In our experience messaging uses are often comparatively low-throughput, but may require low end-to-end latency and often depend on the strong durability guarantees Kafka provides.
In this domain Kafka is comparable to traditional messaging systems such as ActiveMQ or RabbitMQ.
The original use case for Kafka was to be able to rebuild a user activity tracking pipeline as a set of real-time publish-subscribe feeds. This means site activity (page views, searches, or other actions users may take) is published to central topics with one topic per activity type. These feeds are available for subscription for a range of use cases including real-time processing, real-time monitoring, and loading into Hadoop or offline data warehousing systems for offline processing and reporting.
Activity tracking is often very high volume as many activity messages are generated for each user page view.
Kafka is often used for operational monitoring data. This involves aggregating statistics from distributed applications to produce centralized feeds of operational data.
Many people use Kafka as a replacement for a log aggregation solution. Log aggregation typically collects physical log files off servers and puts them in a central place (a file server or HDFS perhaps) for processing. Kafka abstracts away the details of files and gives a cleaner abstraction of log or event data as a stream of messages. This allows for lower-latency processing and easier support for multiple data sources and distributed data consumption. In comparison to log-centric systems like Scribe or Flume, Kafka offers equally good performance, stronger durability guarantees due to replication, and much lower end-to-end latency.
Many users of Kafka process data in processing pipelines consisting of multiple stages, where raw input data is consumed from Kafka topics and then aggregated, enriched, or otherwise transformed into new topics for further consumption or follow-up processing. For example, a processing pipeline for recommending news articles might crawl article content from RSS feeds and publish it to an "articles" topic; further processing might normalize or deduplicate this content and published the cleansed article content to a new topic; a final processing stage might attempt to recommend this content to users.

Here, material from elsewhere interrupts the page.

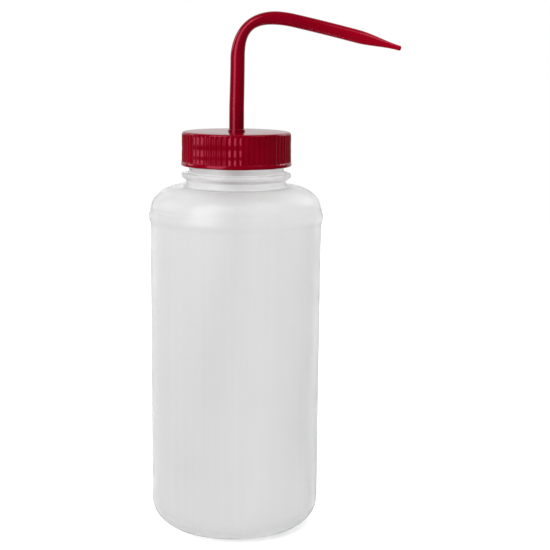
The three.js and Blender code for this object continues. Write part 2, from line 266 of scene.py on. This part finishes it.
# ---- bottle ----
def base_groove(lift):
    """One side of the base, from its middle to the heel, with a ring-shaped groove round it."""
    inner, outer, depth, rounding = BASE_GROOVE.values()
    return rounded(
        [
            (0, lift, 0),
            (inner, lift, rounding),
            (inner + depth, lift + depth, rounding),
            (outer - depth, lift + depth, rounding),
            (outer, lift, rounding),
            (BODY_R - HEEL_R, lift, 0),
        ]
    )


def bead(inset):
    """The rounded ring where body and shoulder meet."""
    shares = np.linspace(0.05, 0.95, 19)
    return [
        (BODY_R - inset + BEAD["proud"] * math.sin(math.pi * s) ** 2, BEAD["bottom"] + BEAD["height"] * s)
        for s in shares
    ]


def shoulder(inset, steps):
    """A quarter of an ellipse, from the bead up to the neck's foot."""
    foot_z = BEAD["bottom"] + BEAD["height"]
    a = SHOULDER["foot_r"] - SHOULDER["top_r"] - inset
    b = SHOULDER["top_z"] - foot_z - inset
    return arc(SHOULDER["top_r"], foot_z, a, b, 0, 90, steps)


def bottle_relief(r, z, angles):
    """The parting line, the neck's thread and the slight unevenness of a blown wall."""
    radii = np.full(len(angles), float(r))
    outside = r > BODY_R - WALL / 2 if z < BEAD["bottom"] else r > NECK_R - WALL / 2
    if outside and HEEL_R / 3 < z < STRAIGHT_NECK_Z:
        off = (angles - SEAM["angle"] + math.pi / 2) % math.pi - math.pi / 2
        near = np.clip(1 - abs(off) * r / SEAM["half_width"], 0, 1)
        radii += SEAM["proud"] * near * near * (3 - 2 * near)
    if HEEL_R < z < BEAD["bottom"]:
        share = math.sin(math.pi * (z - HEEL_R) / (BEAD["bottom"] - HEEL_R))
        wander = np.sin(2 * angles + 0.03 * z) * np.cos(3 * angles - 0.02 * z)
        radii -= WALL_DRAW * share * (1 + wander)
    if r > NECK_R - 0.3 and z > STRAIGHT_NECK_Z:
        radii += THREAD_DEPTH * thread_height(z, angles, THREAD_START, BOTTLE_THREAD_FOOT_Z)
    return radii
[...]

Such processing pipelines create graphs of real-time data flows based on the individual topics. Starting in 0.10.0.0, a light-weight but powerful stream processing library called Kafka Streams is available in Apache Kafka to perform such data processing as described above. Apart from Kafka Streams, alternative open source stream processing tools include Apache Storm and Apache Samza.
Event sourcing is a style of application design where state changes are logged as a time-ordered sequence of records. Kafka's support for very large stored log data makes it an excellent backend for an application built in this style.
Kafka can serve as a kind of external commit-log for a distributed system. The log helps replicate data between nodes and acts as a re-syncing mechanism for failed nodes to restore their data. The log compaction feature in Kafka helps support this usage. In this usage Kafka is similar to Apache BookKeeper project.